About seven years ago, Sean and Jason began working at the Old Chatham Sheepherding Company. Sean had just moved back to the area from California and had left a job in computer supply. Jason, who lived in Chatham, was taking a break from nursing. At their new jobs, they learned how to make hand-crafted cheeses. About a year ago, they began making goat's milk cheeses together. Last September they moved into their current space, a room filled with coolers, incubators, a pasteurizer and other cheese making equipment, situated inside the Harmony House Market Place on Remsen Street in Cohoes.

Here, they transform milk from a variety of local small dairies into many delicious forms of nourishment. Currently their prime source of goat's milk is Lady Lilac Farm in Ballston Spa. From this farm they receive anywhere from 17 to 300 gallons of milk a week, depending on the season. When the supply of milk runs low from one farm, they buy from others in the area, and use cow's milk from small, local dairies for different cheeses during the winter, when goat's milk is typically not as plentiful. While the milk they purchase is not organic because it is not available at a marketable price for them, they know the small farmers they buy from and have confidence in the quality of the milk they purchase. Sean pointed out that organic milk now costs 500% as much as conventional milk.

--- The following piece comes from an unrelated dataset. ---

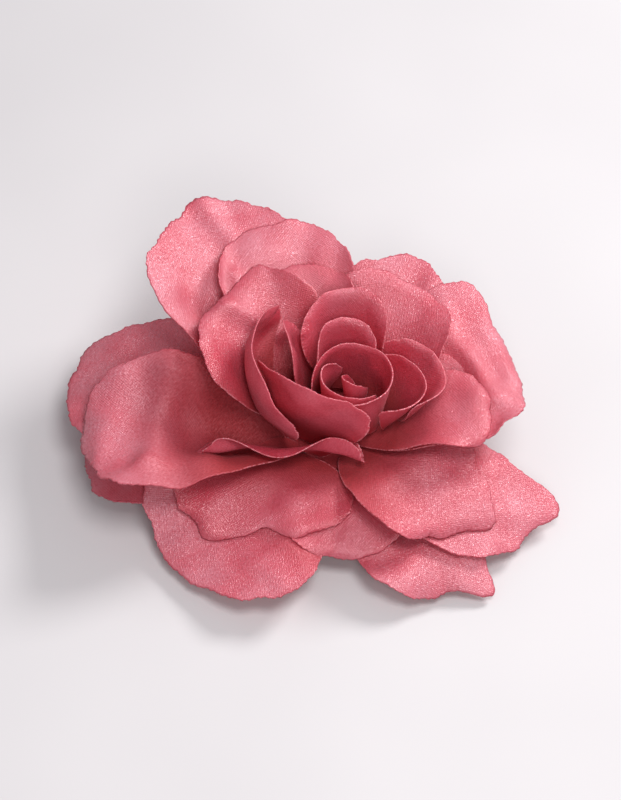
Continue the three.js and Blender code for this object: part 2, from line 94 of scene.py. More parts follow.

Their cheese making methods remain traditional, using low-temperature pasteurization, vegetable rennet, microbial cultures, salt and herbs. Sean and Jason experiment with new varieties and try everything they sell to check its quality. They pride themselves in making cheeses that are as good as the best cheese anywhere.

R & G Cheese and Greek-style yogurt is sold at the Co-op and six farmer's markets, where family members help man the tables, and in several other small co-ops and stores in the Hudson Valley. They also sell cheese through the distributor Pampered Cow, so their cheeses have been seen at Whole Foods and in New York City at various venues.

Honest Weight now carries their plain and garlic herb flavors of chevre in addition to the maple chipotle, their herb encrusted semi-soft in wheels, and their Eclipse, an ash ripened goat cheese in small rounds. When I asked which was their favorite, it was the Eclipse they both chose, so I took some home with me and paired it with dried dates, the only ripe fruit in my fridge at the time. It was fabulous, as if I were tasting what the words "classic" and "elegant" mean in food form. It was visually beautiful, too, with its striking color contrast of formal black and white. I could go on and on, but will settle for recommending their cheeses to you unequivocally, so that you can enjoy goat cheese perfection grown and produced right here in the Albany area.